We aren’t the only ones who know about Game 6 Klay. The man himself seems to be keenly aware.

And how could he not be?

All told, Thompson is now averaging 20.7 points and 4.2 threes, while shooting 49.5 percent from three. But that doesn’t even begin to tell the story.

In the 2016 Western Conference Finals, he spearheaded a comeback win over Kevin Durant and the Oklahoma City Thunder (that ultimately blew that team up) with 41 points and what was then a playoff record 11 threes.

Two years later, in a blowout win over James Harden and the Houston Rockets, he dropped 35 points and nine threes. He stung the Rockets again in 2019, with 27 points and seven triples. And finally, in the 2019 Finals, he had 30 points on just 12 shots before suffering the ACL tear that put him on the hellish road he’d spend nearly three years trying to get off.

All of those performances came in Game 6s, including the one that knocked him out. So, it’s fitting that this version of Klay returned in a Game 6.

If he’s here to stay, the Warriors are undoubtedly contenders.

That may seem like a duh sort of statement. Thompson, Stephen Curry and Draymond Green have all won three titles, but the East features three teams (the Miami Heat, Milwaukee Bucks and Boston Celtics) that look title worthy.
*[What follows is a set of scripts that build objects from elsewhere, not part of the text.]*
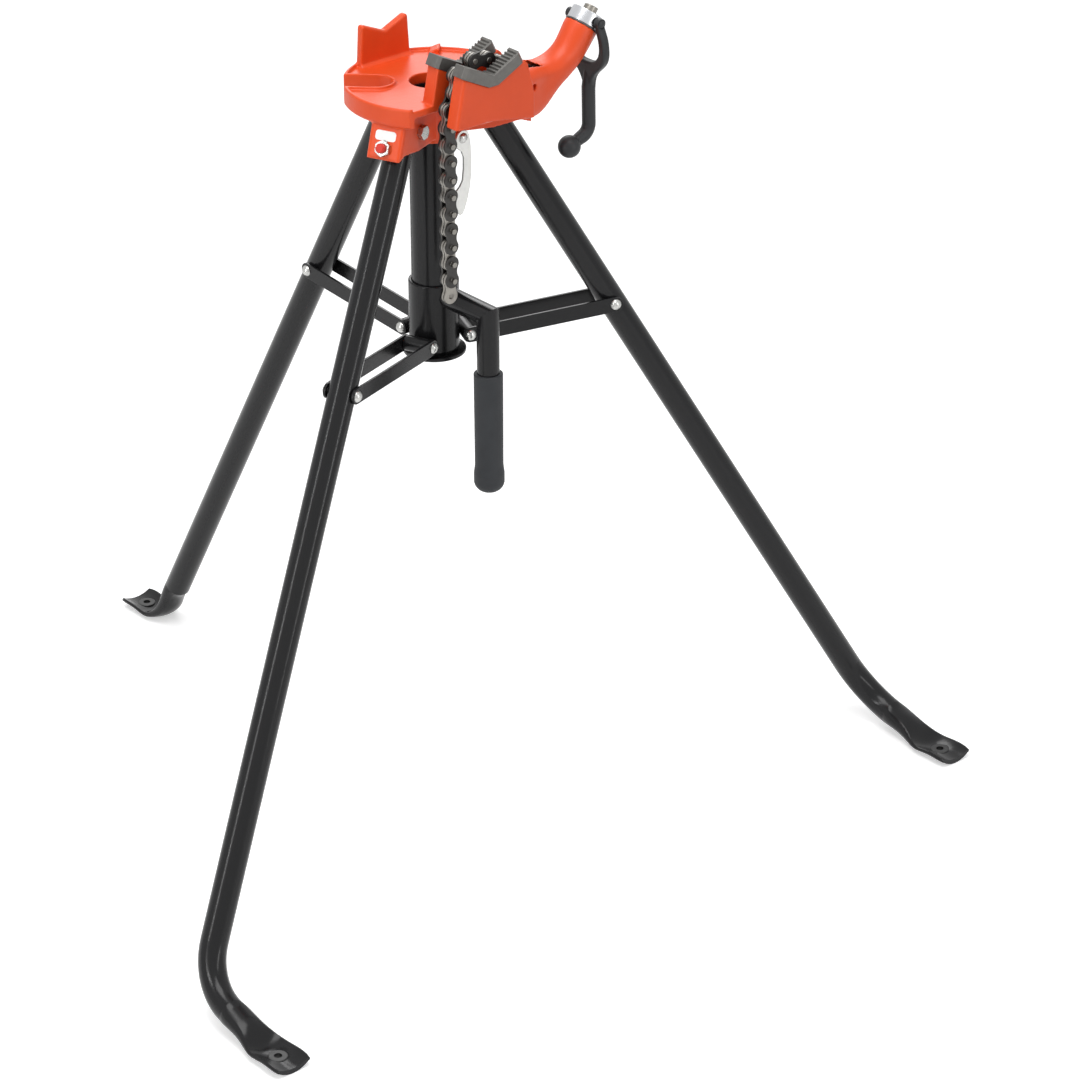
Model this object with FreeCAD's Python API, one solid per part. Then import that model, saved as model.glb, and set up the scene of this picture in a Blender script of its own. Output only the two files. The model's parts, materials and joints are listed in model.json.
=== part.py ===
import FreeCAD, Part
import math
import os

# Tripod pipe vise stand. Millimetres. Drafting frame: the post stands on +Z through the
# origin, a held pipe runs along X, and the tightening arm points to +Y.

# Post and head hub
POST_OD = 48.3
POST_WALL = 3.7
POST_FOOT_Z = 554.0
FLANGE_OD = 69.0
FLANGE_THICK = 4.0
HUB_OD = 64.0
HUB_BOTTOM_Z = 802.0

# Tray on top of the hub
TRAY_R = 96.5
TRAY_OFFSET_X = 5.0
TRAY_FLOOR_Z = 862.5
TRAY_FLOOR_THICK = 8.0
RIM_RISE = 3.5
RIM_WIDE = 4.0
SKIRT_BOTTOM_Z = 844.0
SKIRT_THICK = 6.0
PIPE_HOLE_D = 45.0
SLOT_WIDE = 34.6
SLOT_END_X = -29.0
SLOT_END_Y = -49.5
SLOT_HEADING = 225.6
SLOT_WALL = 3.2
TOOTH_AZIMUTH = 136.0
TOOTH_LONG = 11.0
TOOTH_DEPTH = 18.0
TOOTH_TOP_Z = 870.5

# Upright plate with a V that steadies the far end of a pipe
REST_FACE_X = -75.0
REST_THICK = 9.0
REST_BASE_HALF = 34.0
REST_TIP_HALF = 31.0
REST_TIP_Z = 910.0
REST_V_Z = 896.5

# Twin cheeks, jaws and the gap that the chain runs in
CHAIN_X = 74.1
CHAIN_GAP = 25.0
CHEEK_THICK = 17.5
CHEEK_FRONT_TOP_Y = -39.2
CHEEK_FRONT_FOOT_Y = -50.3
CHEEK_FOOT_Z = 847.6
SIDE_HOLE_Y = 59.0
SIDE_HOLE_Z = 867.8
SIDE_HOLE_D = 8.0
ARM_MOUTH_END_Y = 98.0
CHEEK_BACK_Y = 56.0
BED_TOP_Z = 878.0
BED_SHOULDER_Z = 855.0
JAW_THICK = 18.4
JAW_V_Z = 897.0
JAW_REACH = 36.0
JAW_RISE = 17.8
JAW_DEPTH = 13.0
JAW_VERTEX_Z = 885.5
TEETH = 8
TOOTH_DEEP = 1.9

# Tightening arm, screw, ring nut and crank
SCREW_INCLINE = 51.0
ARM_END_Y = 146.6
ARM_END_Z = 908.5
ARM_TUBE_D = 37.0
SCREW_D = 16.0
SCREW_PROUD = 9.0
SCREW_EYE_D = 15.0
WASHER_THICK = 1.6
NUT_D = 36.0
NUT_THICK = 14.6
CRANK_PIN_D = 6.0
YOKE_GAP = 39.0
YOKE_THICK = 6.5
YOKE_DROP = 26.0
FORK_DEPTH = 9.6
CRANK_BEND_R = 14.0
SHAFT_D = 13.6
BALL_D = 24.8

# Leg brackets, hinges and stop screws
LEG_AZIMUTH = 67.76
LEG_OD = 30.2
LEG_WALL = 3.2
LEG_TILT = 30.17
LEG_FOLDED_TILT = 2.5
HINGE_R = 59.4
HINGE_Z = 828.3
LEG_TOP_PAST_HINGE = 15.0
BRACKET_HALF = 20.0
BRACKET_FACE_R = 92.0
BRACKET_FACE_Z = 850.0
BRACKET_FACE_LEAN = 20.7
BRACKET_FOOT_Z = 809.5
BRACKET_WALL = 6.0
POCKET_CLEARANCE = 0.6
POCKET_CEILING_Z = 851.0
HINGE_BOLT_D = 9.5
HINGE_HEAD_AF = 14.3
HINGE_HEAD_THICK = 6.4
HINGE_NUT_THICK = 8.2
STOP_SCREW_D = 10.0
STOP_SCREW_Z = 821.5
STOP_SCREW_PROUD = 11.0
STOP_NUT_AF = 16.0
STOP_NUT_THICK = 5.5

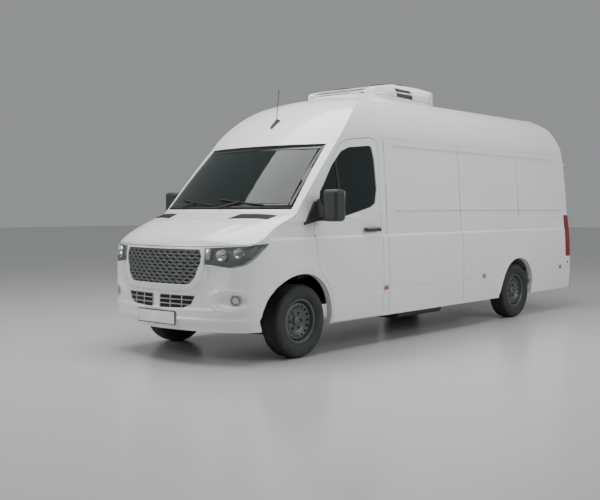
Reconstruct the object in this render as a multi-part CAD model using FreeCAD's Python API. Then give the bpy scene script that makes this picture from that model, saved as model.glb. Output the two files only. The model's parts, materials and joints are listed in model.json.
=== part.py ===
"""Panel van with a rooftop refrigeration unit, as separate pieces in one frame.

Millimetres. The front faces -Y, the vehicle's left side is +X and Z is up. Every piece is drawn
with y counted from the front axle and is set back by AXLE_TO_MIDDLE on export, so that the origin
lies on the ground under the middle of the vehicle.
"""
import FreeCAD, Part
import math
import os

os.makedirs("parts", exist_ok=True)
V = FreeCAD.Vector

# Main sizes
LENGTH = 6967.0
FRONT_OVERHANG = 1004.0
WHEELBASE = 4325.0
TRACK = 1710.0
HALF_WIDTH = 1000.0
ROOF_TOP = 2715.0
AXLE_TO_MIDDLE = FRONT_OVERHANG - LENGTH / 2.0
TAIL = LENGTH - FRONT_OVERHANG

# Wheels: 235/65 R16
TYRE_RADIUS = 354.0
TYRE_WIDTH = 235.0
RIM_RADIUS = 203.0
RIM_WIDTH = 165.0
HUB_BORE = 42.0
KINGPIN_X = 790.0

# Reach of the cutting blocks beyond the body
WIDE = 1200.0
AHEAD = -1300.0
BEHIND = 6200.0

# Clearances and thicknesses
SHUT_GAP = 6.0
SEAT = 0.3
WALL = 65.0
FLOOR_TOP = 720.0
FLOOR_BOTTOM = 640.0
CAB_FLOOR_TOP = 560.0
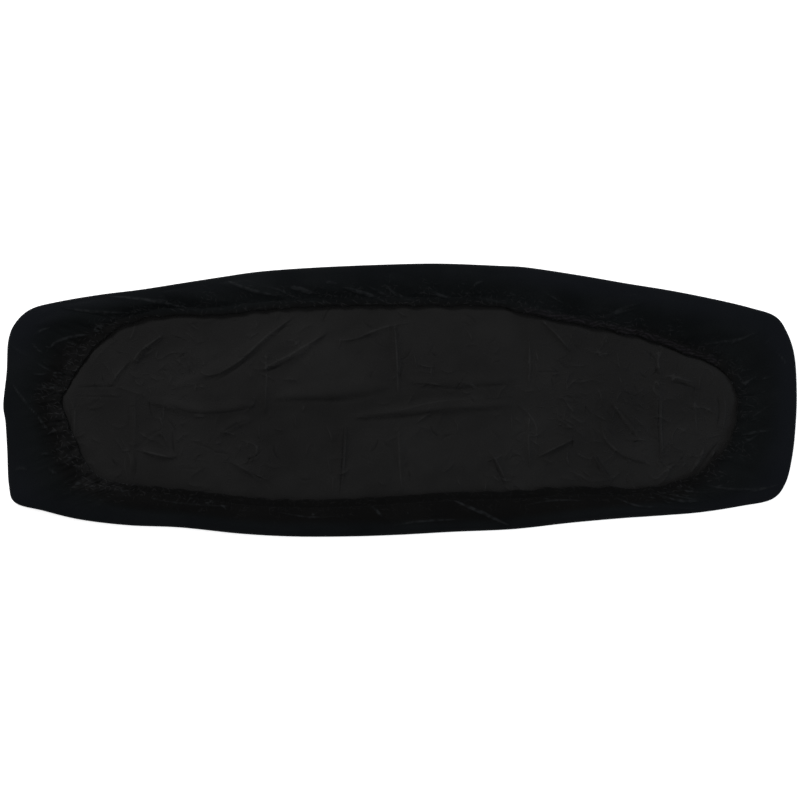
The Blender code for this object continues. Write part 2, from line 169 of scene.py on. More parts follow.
def lay_columns():
    """The stations' curve, resampled to a multiple of four columns."""
    fine = closed_curve(STATIONS, STEPS_PER_STATION)
    ahead = np.roll(fine, -1, axis=0)
    fold_run = np.linalg.norm((ahead - fine)[:, 0:2], axis=1)
    hem_run = np.linalg.norm((ahead - fine)[:, 2:4], axis=1)
    wanted = fold_run / OPEN_SPACING + np.maximum(fold_run - hem_run, 0) / GATHERED_SPACING
    reached, tucks, hem_along = (
        np.concatenate([[0.0], np.cumsum(run)]) for run in (wanted, fold_run / fine[:, PITCH], hem_run)
    )
    at = np.linspace(0, reached[-1], 4 * round(reached[-1] / 4), endpoint=False)
    looped = np.vstack([fine, fine[:1]])
    columns = np.stack([np.interp(at, reached, looped[:, k]) for k in range(fine.shape[1])], axis=1)
    tuck_at = np.interp(at, reached, tucks * round(tucks[-1]) / tucks[-1])
    return columns, tuck_at, np.interp(at, reached, hem_along), hem_along[-1]


columns, tuck_at, hem_at, hem_length = lay_columns()
fold_xy, hem_xy = columns[:, 0:2], columns[:, 2:4]
loft, tuck, gather, shine, hem_shade = (columns[:, k] for k in (LOFT, TUCK, GATHER, SHINE, HEM_SHADE))
COLUMNS = len(columns)
skirt_width = np.linalg.norm(hem_xy - fold_xy, axis=1)
inwards = (hem_xy - fold_xy) / skirt_width[:, None]
print(f"{COLUMNS} columns; the mouth is {hem_length:.2f} m around")

# %% [markdown]
# ## One section of the cloth
#
# Cut the cover anywhere and the cloth makes the same shape: it lies flat as the panel, turns round
# the outer fold, rises over the panel as the skirt, and ends in the turned hem. Each column of the
# mesh is such a section. Only its middle line is laid down here, because the tucks have to be drawn
# in before the cloth gets its thickness.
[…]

The Phoenix Suns were playing like a juggernaut in the regular season.

But Golden State is now 14-3 (regular and postseason) when Klay has a 15-plus game score (“a rough measure of a player’s productivity for a single game”).

Add that to Curry and Green playing like they were in the Lightyears era (Curry is averaging 26.9 points in the playoffs, and Green just had 15 boards, 14 points and eight assists in Game 6), and it’s easy to start believing in the revival of this dynasty.

This version also boasts Jordan Poole, who averaged 21.0 points on 12.4 shots in the first round. It has Andrew Wiggins, who’s been a stalwart perimeter defender all year and showed plenty of mettle in the closeout win over Memphis. After going 1-of-8 in the first half, Wiggins went for 15 points on 6-of-8 shooting after the break.

There’s also a more experienced Kevon Looney, who returned to the starting lineup for the first time since Game 4 against Denver and grabbed a whopping 22 boards (11 offensive).

“It was Draymond’s call,” coach Mike Brown (filling in for Steve Kerr) said of starting Looney. “Draymond and Steph’s.”

It seems like a little thing, but the trust this group has in each other (and that includes coaches) is built on years of experience and some monster wins.

That’s the foundation. And it’s a solid one. Highlights, momentum shifts and takeovers like those provided by Game 6 Klay are what make this team special.